Common sense says that the primary protection against piracy is low pricing: At current DVD-V prices, Joe Sixpack has no motivation to do anything other than buy legal discs. And, as Barry Willis points out in this issue, common sense also dictates that satisfying the need of the movie and record industries to protect their copyrighted material is a chimerical dream—no matter how robust a DVD's encryption, the unprotected datastream must eventually be exposed in order for the movie to be viewed and the music to be heard.

But when so many entities are involved, it becomes hard to get agreement on anything, even if it's just plain common sense. And the record industry may well have more to fear than the movie industry. The sheer amount of data represented by an MPEG-2-encoded movie makes a DVD intrinsically hard to copy, but a single cut off a DVD-A, even if multichannel and 24/96, is an easily manageable amount of data for anyone with a modest computer to copy. According to Matsushita spokesman Yoshihiro Kitadeya, as reported in a Dow Jones Newswire story on December 2, "since music requires much less data than video, it would be easier to copy individual songs from a DVD-A disc...and distribute them cheaply over the Internet."

That's the real danger behind the music industry's paranoia—that the DVD-V hacking will make it easier for people to distribute their songs on the 'Net.
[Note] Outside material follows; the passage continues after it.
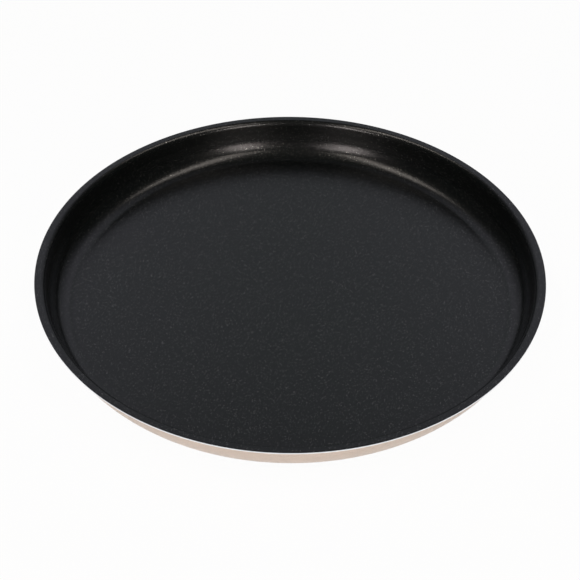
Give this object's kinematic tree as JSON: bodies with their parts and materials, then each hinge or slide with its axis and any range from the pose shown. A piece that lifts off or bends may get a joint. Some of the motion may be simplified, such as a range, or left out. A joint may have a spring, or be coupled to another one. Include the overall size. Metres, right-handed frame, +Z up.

Being paranoid doesn't mean you don't have people out to get you, and it explains the music providers' insistence on encryption, copy protection, and "watermarking"—the embedding of coded identifying data in the music that is sufficiently robust to survive successive D/A and A/D conversions, and even the transmission of analog versions of the music over AM radio.

One of the more depressing experiences I had recently was attending workshops and paper presentations at last September's Audio Engineering Society Convention on the subject of watermarking. The record industry's need for the level of protection to be "robust" means that the watermark must be high in level. The only thing preventing its immediately being heard is that it is encoded to mimic the recording's noise floor, frequency-shaped so as to be masked as much as possible by the music's spectrum. Yeah, right. And now, according to another "Update" story (p.17), TTR Technologies and Macrovision are developing a copy-protection system to prevent "casual copying" of music CDs. In my opinion, the balance between music-lovers and copyright holders is leaning far too much in the direction of the latter.

When it comes to higher-resolution music, my advice is therefore to ignore the ill-fated, protection-hobbled DVD-A. Buy instead the DVD-Video–based DADs from Classic Records and Chesky, or invest in one of Sony's Super Audio CD players and the SACDs to play on them—unless, of course, the music industry belatedly decides that even SACD offers inadequate protection against copying.

Footnote 1: Late-breaking news at the time of writing this column was that Pioneer intends to go ahead with its late-December launch in Japan of two DVD-Audio players: the high-end, $5000 DV-AX10, which will also play SACDs; and the less-expensive DV-S10A DVD-V/A player. Pioneer points out that while no DVD-A software exists, these players will play DVD-Vs, CDs, and SACDs (DV-AX10), and that purchasers will be able to get their machines upgraded when a new encryption scheme is announced. In the meantime, Pioneer might also release copy-protection-free DVD-A discs; the company has already released a DVD recorder!